L'homme, que la colère rend sec envers n'importe qui, passe un coup de fil. Sans doute pour demander à un proche de venir le récupérer. Mais je ne peux pas me permettre le même luxe. Premièrement je n'ai plus de crédit dans mon portable même pour envoyer un SMS. Deuxièmement, si j'appelle ma mère au secours elle me lancera sa colère à la figure comme si la mienne ne valait rien et me rabacherai que j'aurais du l'écouter et ne pas aller à une sortie entre amis aussi loin de la maison. Après quoi, elle me fera injustement la moral et m'interdirait les prochaines sorties avec mes potes. Et être majeur et vaccinée ne comptera que pour du beurre. Sans compter ma fiertée héréditaire qui m'en empêche sans avoir avant tenté de me débrouiller par moi-même. C'est donc en ralant mentalement contre ma malchance et en injuriant cette idiote de conductrice que je me met en marche pour la maison. Je dois me dépêcher, sinon la nuit me cueillera avant que je n'atteigne le centre du village de Païta.

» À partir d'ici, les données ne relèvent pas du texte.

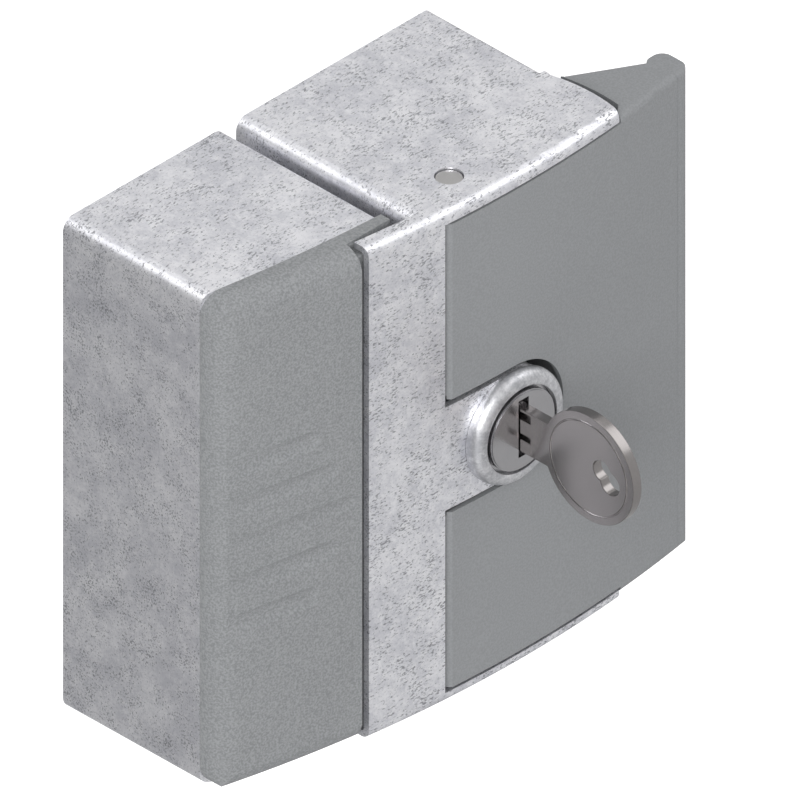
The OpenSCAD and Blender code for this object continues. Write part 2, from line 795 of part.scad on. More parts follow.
module key() {
    color(nickel) difference() {
        translate([cyl_x - key_t / 2, 0, 0]) rotate([90, 0, 90]) linear_extrude(key_t) difference() {
            union() {
                translate([-bow_d, bow_rise]) circle(bow_r, $fn = fn_mid);
                translate([-bow_d, bow_rise - neck_h / 2]) square([bow_d - shoulder_d, neck_h]);
                translate([-shoulder_d - 0.1, -blade_h / 2]) square([blade_len - 5.5, blade_h]);
                translate([-shoulder_d + blade_len - 5.7, -blade_h / 2])
                    polygon([[0, 0], [2.8, blade_h / 2 - 1], [2.8, blade_h / 2 + 1], [0, blade_h]]);
            }
            // Two lobes of the hole for the key ring
            translate([-bow_d - 4.6, bow_rise + 0.9]) circle(2.2, $fn = fn_small);
            translate([-bow_d - 6.6, bow_rise - 0.9]) circle(2.4, $fn = fn_small);
            for (i = [0 : wafers - 1], s = [-1, 1])
                translate([-wafer_d(i), s * (blade_h / 2 - cuts[i] + 2)]) rotate([0, 0, 45])
                    square(2 * sqrt(2), center = true);
        }
        // Milled groove along both sides of the blade
        for (s = [-1, 1]) translate([cyl_x + s * key_t / 2, -shoulder_d - 0.5 + blade_len / 2, s * 1.4])
            cube([1, blade_len + 1, 1.2], center = true);
    }
}

// The cover's joint with the housing, seen from above
module behind_joint(extra) {
    translate([-joint_shift, joint_cy]) circle(joint_r + extra, $fn = fn_large);
}

module keeper_housing() {
    color(steel) difference() {
        intersection() {
            push(0, front_d) sleeve_section(keeper_l, keeper_r);
            prism(-top, top) behind_joint(0);
        }
        translate([keeper_r - sheet_t - 1, -(bolt_d + bolt_t + 1.2), -window_h / 2])
            cube([sheet_t + 2, bolt_t + 2.4, window_h]);
    }
}

module keeper_back_plate() {
    color(bright) difference() {
        push(0, plate_t) round_rect(keeper_l + sheet_t, keeper_r - sheet_t, -inner_top, inner_top,
                                    side_bend_r - sheet_t);
        fixing_holes(keeper_x);
        for (z = [-1, 1]) {
            bar(strike_screw_x, z * strike_screw_z, -1, plate_t + 1, 2.5 + pin_gap);
            cover_screw(z, pin_gap);
        }
    }
}

// Middle of the cover's round corner, seen from above, on the front face's arc
corner_r = cover_edge_r + 1;
corner_x = keeper_l + corner_r;
corner_a = asin(-corner_x / (front_r - corner_r));
corner_y = front_cy - (front_r - corner_r) * cos(corner_a);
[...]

[...] Je ne remercie pas le ciel, mais plutôt ma débrouillardise et mon habitude de marcher rapidement sur de longues distances pour être arrivée encore de jour. J'ai même le temps de passer par le cimetière faire un coucou à mon grand-père maternel enterré là avant qu'il ne fasse nuit noir.

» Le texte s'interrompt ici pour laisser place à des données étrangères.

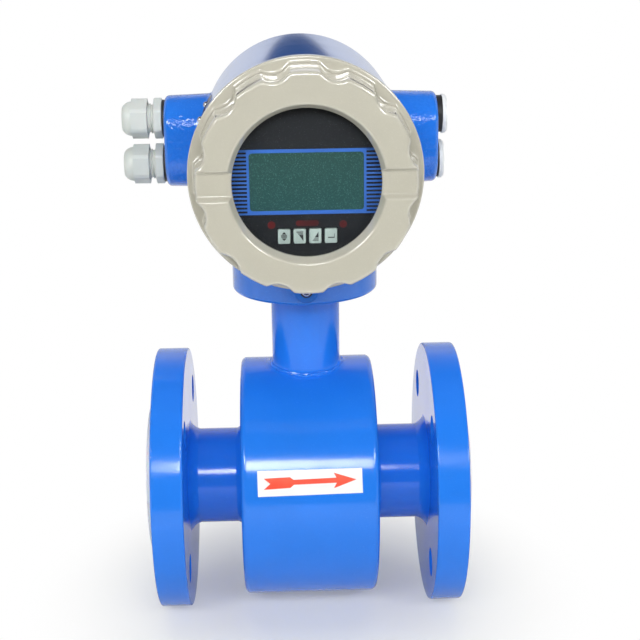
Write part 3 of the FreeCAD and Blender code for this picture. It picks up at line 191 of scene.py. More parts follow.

# In the meter's gloss the table glows white from the table up to the foot of the rim and again at the top of
# the rim behind;
# it glows dim in front, and dim near the meter as a painted shadow of the meter, so that the blue stays deep.
rim_foot = ranged(tree, sides["Z"], 0.39, 0.36, 0.03, 1.0)
rim_top = ranged(tree, sides["Z"], 0.56, 0.66, 0.0, 0.85)
top_behind = maths(tree, "MULTIPLY", rim_top, ranged(tree, sides["Y"], 0.0, 0.5))
rim = maths(tree, "MAXIMUM", rim_foot, top_behind)
in_front = ranged(tree, sides["Y"], -0.85, -0.70, 0.05, 1.0)
painted_shadow_near_meter = ranged(tree, away, 0.10, 0.32, 0.40, 1.0)
mirrored = maths(tree, "MULTIPLY", maths(tree, "MULTIPLY", rim, in_front), painted_shadow_near_meter)
level = maths(tree, "MAXIMUM", path["Is Camera Ray"], mirrored)
glow = add(tree, "ShaderNodeEmission", {"Color": (1, 1, 1, 1), "Strength": level}).outputs[0]
both = add(tree, "ShaderNodeMixShader", {0: plain_white, 1: matt, 2: glow}).outputs[0]
tree.links.new(both, tree.nodes["Material Output"].inputs["Surface"])
table.data.materials.append(laminate)

# The card is no lit paper: it glows and shows only in the meter's gloss, a painted reflection of a bright
# card.
card_radius, card_top = 0.60, 0.313
card = spun("white_card", [(card_radius, table_top), (card_radius, card_top)])
half_ring = bmesh.new()
half_ring.from_mesh(card.data)
bmesh.ops.delete(half_ring, geom=[vert for vert in half_ring.verts if vert.co.y < -0.01], context="VERTS")
half_ring.to_mesh(card.data)
half_ring.free()
card.visible_camera = card.visible_diffuse = card.visible_shadow = card.visible_transmission = False
card_glow, tree, shader = new_material("white_card")
tree.nodes.remove(shader)
card_mottle = noise(tree, add(tree, "ShaderNodeTexCoord").outputs["Object"], 9.0, 3.0)
pale = blended(tree, card_mottle, (0.66, 0.68, 0.72, 1), (0.74, 0.76, 0.80, 1))
shine = add(tree, "ShaderNodeEmission", {"Color": pale, "Strength": 1.0}).outputs[0]
tree.links.new(shine, tree.nodes["Material Output"].inputs["Surface"])
card.data.materials.append(card_glow)


def lamp(name, place, width, height, radiance, lights=True, mirrors=True):
    """Soft lamp aimed at the meter, which lights it, shows in its gloss, or both."""
    light = bpy.data.lights.new(name, "AREA")
    light.shape = "RECTANGLE"
    light.size, light.size_y = width, height
    light.energy = radiance * math.pi * width * height
    piece = linked(name, light)
    piece.location = place
    piece.rotation_euler = (meter_middle - Vector(place)).to_track_quat("-Z", "Y").to_euler()
    piece.visible_camera = False
    piece.visible_diffuse, piece.visible_glossy = lights, mirrors


meter_middle = Vector((0, -0.03, 0.10))
lamp("left_softbox", (-0.61, -1.90, 1.17), 1.17, 0.50, 13.2, mirrors=False)
lamp("right_softbox", (0.69, -1.90, 1.17), 1.17, 0.50, 11.2, mirrors=False)
lamp("overhead", (0, -0.1, 1.9), 1.4, 1.4, 1.5, mirrors=False)
lamp("left_strip", (-0.093, -1.95, 1.05), 0.305, 0.44, 20.0, lights=False)
lamp("right_strip", (0.134, -1.95, 1.05), 0.100, 0.44, 19.0, lights=False)
lamp("left_side_strip", (-1.15, -1.55, 1.05), 0.90, 0.50, 18.0, lights=False)
lamp("right_side_strip", (1.15, -1.55, 1.05), 0.90, 0.50, 16.0, lights=False)
lamp("front_strip", (0.0, -1.96, 1.06), 1.60, 0.60, 0.5, lights=False)

world = bpy.data.worlds.new("room")
bpy.context.scene.world = world
world.use_nodes = True
tree = world.node_tree
heading = add(tree, "ShaderNodeTexCoord").outputs["Generated"]
heading = add(tree, "ShaderNodeSeparateXYZ", {0: heading}).outputs
walls = blended(tree, ranged(tree, heading["Z"], -0.1, 0.9), (0.07, 0.07, 0.08, 1), (0.10, 0.10, 0.11, 1))
rear_wall = maths(tree, "MULTIPLY", ranged(tree, heading["Y"], 0.0, 0.3),
                  ranged(tree, heading["Z"], 0.45, 0.88, 0.8, 0.0))
room = blended(tree, rear_wall, walls, (1.0, 1.0, 1.0, 1))
tree.links.new(room, tree.nodes["Background"].inputs["Color"])
tree.nodes["Background"].inputs["Strength"].default_value = 1.0

# ---------------------------------------------------------------------------------------
# Flow tube, flanges, coil housing and neck: carbon steel, welded up and sprayed as one with
# glossy blue enamel, which dries with a fine orange peel and a few dust nibs.
# ---------------------------------------------------------------------------------------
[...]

" Bonjour pépé. Ça va? Désolée, je passe un peu tard. Je te dérange peut-être alors que tu te mettais au lit. Haha. En fait, je passais par là quand j'ai décidé d'en profiter pour venir te voir. Depuis le temps que je pense à me recueillir sur ta tombe. Mais entre le travail, les travaux à la maisons et les études qui viennent de reprendre, je n'ai pas vraiment pu profiter de mes vacances de fin d'année."

Un silence s'installe. Je regarde autour de moi. Bien entendu à une telle heure de la soirée, alors que les derniers rayons du soleil éclairent faiblement encore les alentours laissant la nuit prendre lentement le dessus, il n'y a personne. Le cimetière est vide. Qui irait sur une tombe de nuit? Ça m'avait parus être une bonne idée au début, je n'aime pas parler à mon grand-père en publique. Mais maintenant, je prends conscience que si je me fais attaquer, mon sac et mon corps épuisé par cette longue marche ne me permettront pas de distancer l'éventuel agresseur. Si agression il y a.

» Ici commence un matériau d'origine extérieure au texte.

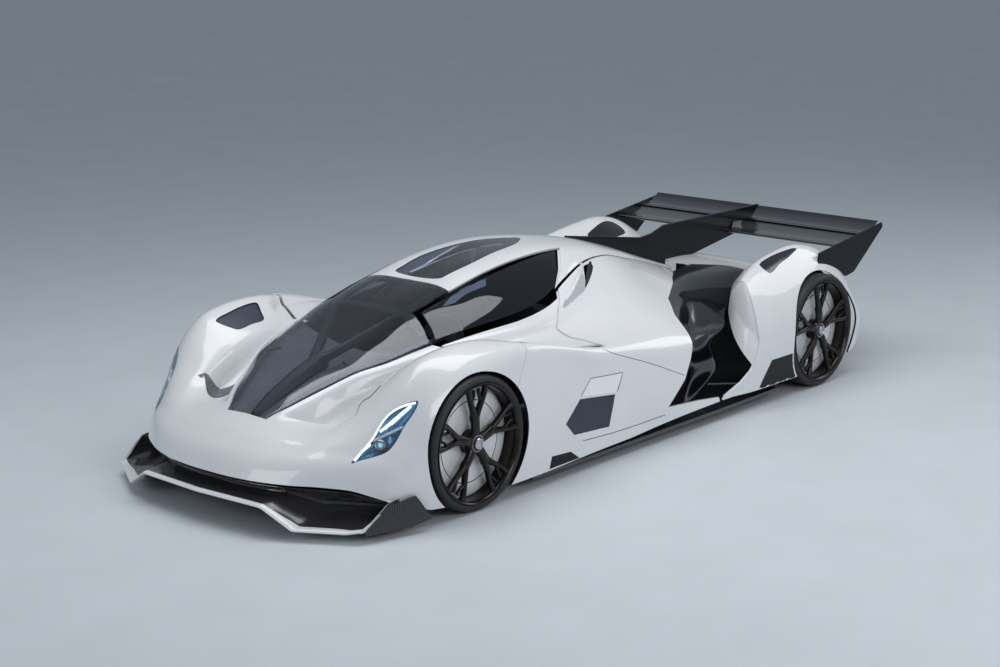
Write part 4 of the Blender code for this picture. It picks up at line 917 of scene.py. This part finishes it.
def build_blade(name, side):
    """The carbon side blade between the splitter's end and the front tyre."""
    outline = [(2.105, 0.157), (2.02, 0.168), (1.940, 0.176), (1.916, 0.148), (1.885, 0.062), (2.00, 0.040),
               (2.235, 0.040), (2.215, 0.076), (2.160, 0.116)]
    ends = [[(x, side * (0.868 + 0.10 * (2.25 - x) / 0.35 * (1 if z < 0.1 else 0.55)), z) for x, z in outline]]
    ends.append([(x, y - side * 0.010, z) for x, y, z in ends[0]])
    blade = loft(f"side_blade_{name}", ends, CARBON_FINE)
    return blade


def build_lamp(name, side):
    """A headlamp's bowl, lens, light guides and projector, drawn in the plane that it is seen in."""
    way = np.array(LAMP_WAY) * (1, side, 1)
    way = way / np.linalg.norm(way)
    across, up = np.array(LAMP_ACROSS) * (1, side, 1), np.array(LAMP_UP) * (1, side, 1)
    centre = np.mean(LAMP, axis=0) * (1, side, 1)

    def at(a, b, depth):
        return centre + across * a + up * b - way * depth

    def flat(point):
        p = np.array(point) * (1, side, 1) - centre
        return float(p @ across), float(p @ up), float(p @ way)

    outline = [flat(p) for p in LAMP]
    loop = smooth_loop(outline, 4)

    def ring(scale, depth):
        return [at(a * scale, b * scale, -d + depth) for a, b, d in loop]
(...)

" Tu sais, aujourd'hui j'ai marché de presque la Tamoa jusqu'ici. Comme une grande. Ce que je suis. Si maman l'apprend, elle sera folle. Mais si je ne dis rien elle ne s'énervera pas. De toute façon, s'il ne m'arrive rien en chemin je n'ai aucune raison de lui en parler. C'est pas comme si je racontais tout de mes malheurs à maman."

Ma voix tremblotte. J'ai encore le souffle court de cette marche érintante. Je vais pour continuer quand un bruissement attire mon attention sur ma droite. On aurait dis des pas. Je tourne la tête et pousse un crix de surprise et de peur mêlées. Là devant moi se tient un vieille homme squelettique vêtut de haillons. Je m'éloigne précipitamment de plusieurs pas. J'ai vraiment peur, il n'y a personne et nous sommes trop éloignés de la route pour qu'on entende mes crix. Je veux fuir mais je sais que ce serait inutil. La peur fait bondir mon coeur hors de sa cage.

" Toi."

L'homme pointe un doigt sale en ma direction. Seigneur, je vais mourir sans même avoir terminé la saison trois de Kuroko no Basket?!

" Demain... tu seras morte."

Il ne m'en faut pas plus pour que des ailes me poussent aux pieds et que mon corps disparaît avant que mon cerveau ne transmette le signal de fuite.